4 comments on “You Need More Than A Good Concept To Make Good Art

  1. babbitman says:

    Nice reflective piece – hope to see a re-worked Skeletons With Sledgehammers (a great name for a band). As for conceptual art, I don’t think that it’s nonsense – it does actually serve a purpose in making people think about art in a way they probably didn’t before.
    But just because it is a valid art form, it still has to be good – and most of it is terrible.
    It’s a bit like that John Cage ‘musical piece’ – 4’33” of silence, or the artist that canned his own poo (Piero Manzoni). I understand the concept, and the fact that someone needs to go there and do that, but I personally don’t want to listen to it or look at it.
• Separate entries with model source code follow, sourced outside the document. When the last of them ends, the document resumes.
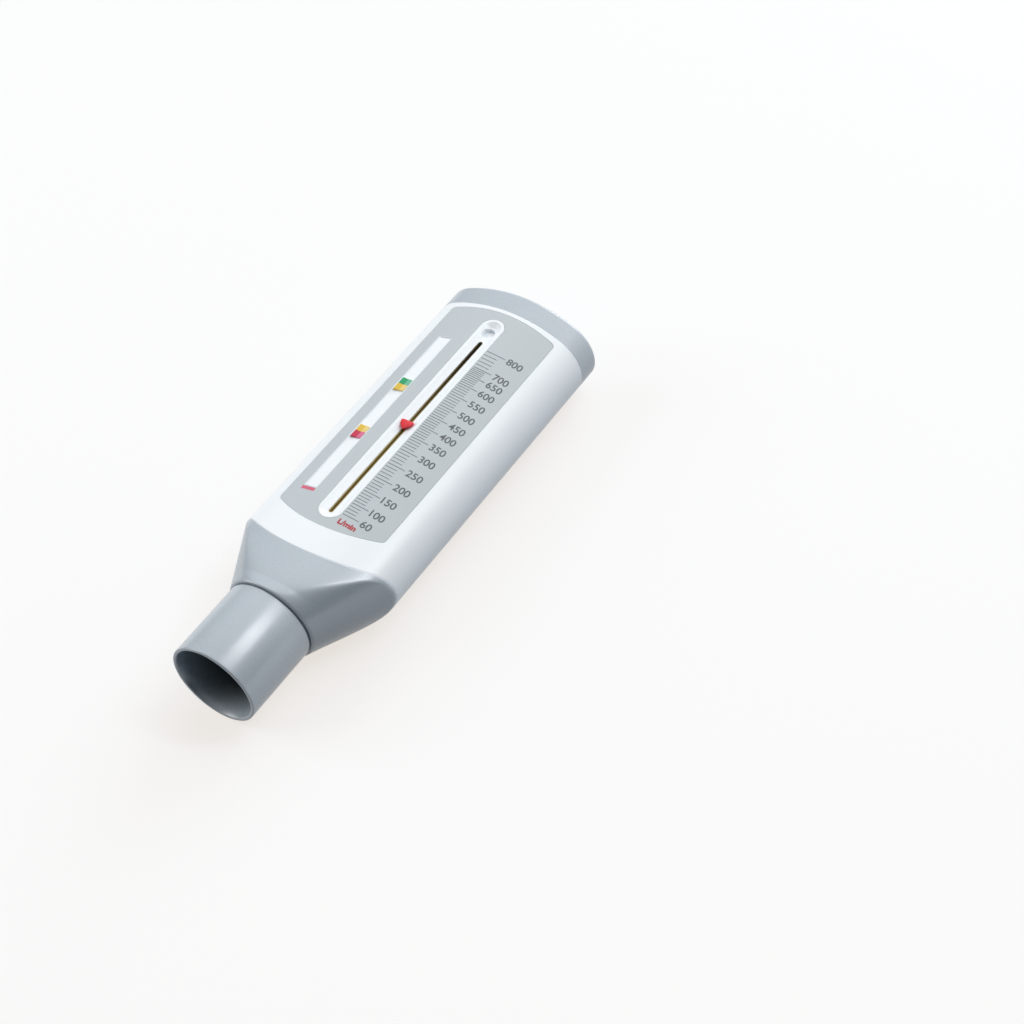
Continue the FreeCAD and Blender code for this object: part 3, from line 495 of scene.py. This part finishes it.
# Scale plate. A thin plastic plate, stuck down and curved to the crown of the sleeve. It is printed matt grey
# up to a bare white margin round the markers' opening, and the flow scale is screen printed over that: fine
# dark lines along the slot, numbers beside them, the unit in red, and a red bar at the foot of the opening.
PLATE_GREY = (193, 201, 205)
BARE_WHITE = (240, 246, 252)
BARE_START = 69.8
BARE_END = 144.8
BARE_NEAR = 10.45
BARE_FAR = 15.8
INK_RISE = 0.02
FLOW_CUBIC = (64.0, 100.2, -13.5, -5.9)
FLOW_WAVE = (0.56, 16.34, 0.4)
FIRST_LINE_X = 64.4
PRINT_LEAN = 0.012
LINE_START = -3.6
LONG_LINE_END = -9.6
LONG_LINE_WIDTH = 0.24
SHORT_LINE_END = -7.6
SHORT_LINE_WIDTH = 0.21
CAPITAL_SHARE = 0.69
NUMBER_START = -10.45
NUMBER_HEIGHT = 2.6
UNIT_X = 61.65
UNIT_START = -4.1
UNIT_HEIGHT = 1.9
FOOT_BAR_X = 68.9
FOOT_BAR_END = 10.6
FOOT_BAR_WIDTH = 1.3
NUMBERED = (60, 100, 150, 200, 250, 300, 350, 400, 450, 500, 550, 600, 650, 700, 800)


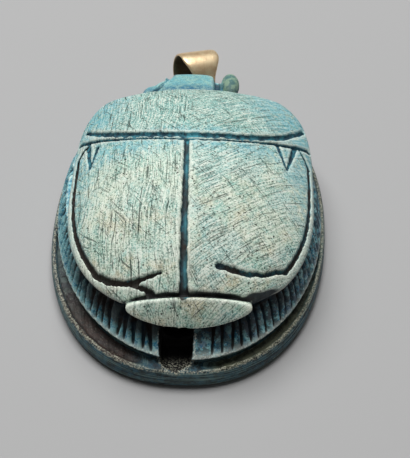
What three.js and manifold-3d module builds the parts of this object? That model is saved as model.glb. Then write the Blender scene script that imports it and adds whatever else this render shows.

On one level it’s great lateral artistic thinking, but for most it’s pretentious bollocks.

    • pekoeblaze says:

      Thanks 🙂 I don’t know, I usually wait quite a while before deciding whether to remake or rework any of my paintings. As for conceptual art, whilst I’d agree that there are some interesting ideas behind some of it, I’d argue that the role of an artist is to express a good idea in a creative way [eg: involving actually creating things].
      For example, whilst Tracey Emin’s “My Bed” might have a story behind it, the bed itself isn’t really a work of art. It’s a significant item from Emin’s past, but it’s still just a bed. To turn it into art, I’d argue, an artist has to use skill in order to represent or re-create it in a more expressive way. I mean, even if Emin had just taken a interestingly-lit photo of the bed (eg: with melancholy blue lighting or something like that), that would probably still be far more artistic than just putting the bed itself in the middle of a gallery.
      I don’t know, I’d agree that some things (like the 4’33 and the canned poo) are amusing/random things that are done for novelty value, but it’s when these jokes end up selling for ridiculous amounts of money that I start to get cynical. Not to mention that, as you said, it’s ridiculously pretentious too.

      • babbitman says:

        Hmm, I quite like the fact that it’s the whole bed and stuff, rather than just a photo, which is kind of predictable and doesn’t have the same impact. But it has no commercial value, nor is it something I’d want to go and physically see for myself.

      • pekoeblaze says:

        I don’t know, I can sort of see why the bed itself might be more interesting in some ways – even if there was very little actual creativity put into it. Although, yeah, the fact that it has sold for a ridiculous amount of money is absolutely bizarre.